Lalu apa selanjutnya setelah hal di atas dilakukan? Maka syarat kedua adalah adanya lembaga manajemen mutu yang memastikan praktek tersebut telah dilakukan dengan benar. Dalam skema penjaminan mutu ada yang disebut pengawasan internal (Internal Control System) yang dibentuk oleh petani/kelompok tani.
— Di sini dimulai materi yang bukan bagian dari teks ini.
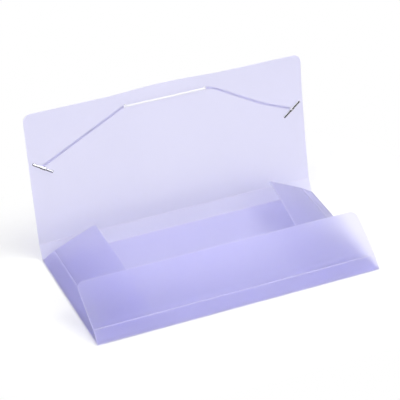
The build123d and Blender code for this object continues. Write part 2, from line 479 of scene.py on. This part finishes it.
def finished_sheet(tree, geometry, inputs):
    """Gives the plain skins, the creases and the cut margins their finishes, while the strip is flat."""
    maths, _ = sums(tree)
    normal = result(tree, "GeometryNodeInputNormal")
    upright = add_node(tree, "ShaderNodeSeparateXYZ", {0: normal}).outputs[2]
    wall = maths("LESS_THAN", maths("ABSOLUTE", upright), 0.3)
    zone = result(tree, "GeometryNodeInputNamedAttribute", {"Name": "zone"}, data_type="INT")
    creased, margin = (
        result(tree, "ShaderNodeMath", {0: zone, 1: number, 2: 0.1}, operation="COMPARE")
        for number in (CREASED, CUT)
    )
    cut = maths("MAXIMUM", wall, margin)
    for where, finish in ((True, "Sheet finish"), (cut, "Edge finish"), (creased, "Crease finish")):
        given = {"Geometry": geometry, "Material": inputs[finish], "Selection": where}
        geometry = result(tree, "GeometryNodeSetMaterial", given)
    return geometry


def flat_strip_tree():
    """Geometry tree of a strip that stays flat: it only gets its finishes."""
    tree, given = new_tree("Flat strip", (), FINISH_SOCKETS)
    return close_tree(tree, finished_sheet(tree, given["Geometry"], given))


def bowed_cover_tree():
    """Geometry tree of the cover: four punched holes, then the bow of its free edge and its lean."""
    holes = ("Hole radius", "End hole along", "End hole up", "Top hole along", "Top hole up")
    bend = ("Bow", "Bow reach", "Left lean", "Right lean", "Half length", "Depth")
    tree, given = new_tree("Bowed cover", holes + bend, FINISH_SOCKETS)
    maths, times = sums(tree)

    # points 0 and 1 are the left and right end holes, 2 and 3 the upper ones
    number = result(tree, "GeometryNodeInputIndex")
    upper = maths("GREATER_THAN", number, 1.5)
    side = maths("SUBTRACT", times(maths("MODULO", number, 2.0), 2.0), 1.0)
    ends = [{2: given["End hole " + way], 3: given["Top hole " + way]} for way in ("along", "up")]
    along, up = (result(tree, "ShaderNodeMix", {0: upper} | pair) for pair in ends)
    place = result(tree, "ShaderNodeCombineXYZ", {0: times(side, along), 1: up})
    points = result(tree, "GeometryNodePoints", {"Count": 4, "Position": place})
    form = {"Vertices": 40, "Radius": given["Hole radius"], "Depth": 0.004}
    punch = result(tree, "GeometryNodeMeshCylinder", form)
    punches = result(tree, "GeometryNodeInstanceOnPoints", {"Points": points, "Instance": punch})
    punched = cut_out(tree, given["Geometry"], punches)
    finished = finished_sheet(tree, punched, given)

    where = add_node(tree, "ShaderNodeSeparateXYZ", {0: result(tree, "GeometryNodeInputPosition")})
    share = maths("DIVIDE", where.outputs[0], given["Bow reach"])
    middle = maths("MAXIMUM", maths("SUBTRACT", 1.0, times(share, share)), 0.0)
    bow = times(times(middle, middle), given["Bow"])
    left = times(given["Half length"], -1.0)
    lean = spread(tree, where.outputs[0], given["Left lean"], given["Right lean"], left, given["Half length"])
    height = maths("DIVIDE", where.outputs[1], given["Depth"])
    square = times(height, height)
    # the bow starts low in the cover, the lean only near its corners
    forward = times(maths("SUBTRACT", times(lean, square), bow), square)
    shift = result(tree, "ShaderNodeCombineXYZ", {2: forward})
    bowed = result(tree, "GeometryNodeSetPosition", {"Geometry": finished, "Offset": shift})
    return close_tree(tree, bowed)


def cut_out(tree, solid, cutters):
    """A solid less its cutters."""
    real = result(tree, "GeometryNodeRealizeInstances", {0: cutters})
    kind = "GeometryNodeMeshBoolean"
    return result(tree, kind, {0: solid, 1: real}, operation="DIFFERENCE", solver="EXACT")


def sprung_flap_tree():
    """Geometry tree of a side flap: each row turns about the crease, and further towards the front."""
    numbers = ("Back", "Front", "Back fold", "Front fold", "Twist")
    tree, given = new_tree("Sprung flap", numbers, FINISH_SOCKETS)
    finished = finished_sheet(tree, given["Geometry"], given)
    position = result(tree, "GeometryNodeInputPosition")
    along = result(tree, "ShaderNodeSeparateXYZ", {0: position})
    share = spread(tree, along, 0.0, 1.0, given["Back"], given["Front"])
    dip = sums(tree)[0]("POWER", share, given["Twist"])
    turn = {"Vector": position, "Angle": spread(tree, dip, given["Back fold"], given["Front fold"])}
    turned = result(tree, "ShaderNodeVectorRotate", turn, rotation_type="X_AXIS")
    sprung = result(tree, "GeometryNodeSetPosition", {"Geometry": finished, "Position": turned})
    return close_tree(tree, sprung)


# Finishes


def new_material(name):
    """A cleared material, its tree, and the place on the piece that its patterns read."""
    material = bpy.data.materials.new(name)
    material.use_nodes = True
    tree = material.node_tree
    tree.nodes.clear()
    return material, tree, add_node(tree, "ShaderNodeTexCoord").outputs["Object"]


def speckle(tree, place, scale, detail=2.0):
    """A pattern of spots about 1 / scale metres wide."""
    return result(tree, "ShaderNodeTexNoise", {"Vector": place, "Scale": scale, "Detail": detail})


def between(tree, share, low, high):
    """The colour at a share of the way between two."""
    ends = {0: share, 6: list(low) + [1], 7: list(high) + [1]}
    return add_node(tree, "ShaderNodeMix", ends, data_type="RGBA").outputs[2]


def raised(tree, height, strength):
    """Relief up to a tenth of a millimetre high."""
    given = {"Strength": strength, "Distance": 0.0001, "Height": height}
    return result(tree, "ShaderNodeBump", given)


def surfaced(material, inputs):
    """Ends a material at one shader."""
    tree = material.node_tree
    shader = result(tree, "ShaderNodeBsdfPrincipled", inputs)
    add_node(tree, "ShaderNodeOutputMaterial", {0: shader})
    return material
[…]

Bila di satu desa ada 5 kelompok tani, maka tiap kelompok mempunyai manajemen pengawasan dan audit terhadap setiap praktek budidaya kelompoknya. Sekarang bayangkan bila kelompok tani tersebut tergabung dalam BUMDesa, maka BUMDesa akan menjadi lembaga penjamin mutu kopi desa lestari. BUMDesa sekaligus bisa menjualnya dengan harga premium, bisa mengolahnya dari biji gabah menjadi biji beras (green bean). BUMDesa bisa mengajukan IG (Indikasi Geografis) sesuai dengan letak geografis perkebunan kopinya. Kelak akan ada nama Kopi Specialty Arabica Coffee Sumberhurip atau Kopi Java Robusta Cikoneng. Semoga.
‘Life is too short to drink bad coffee’.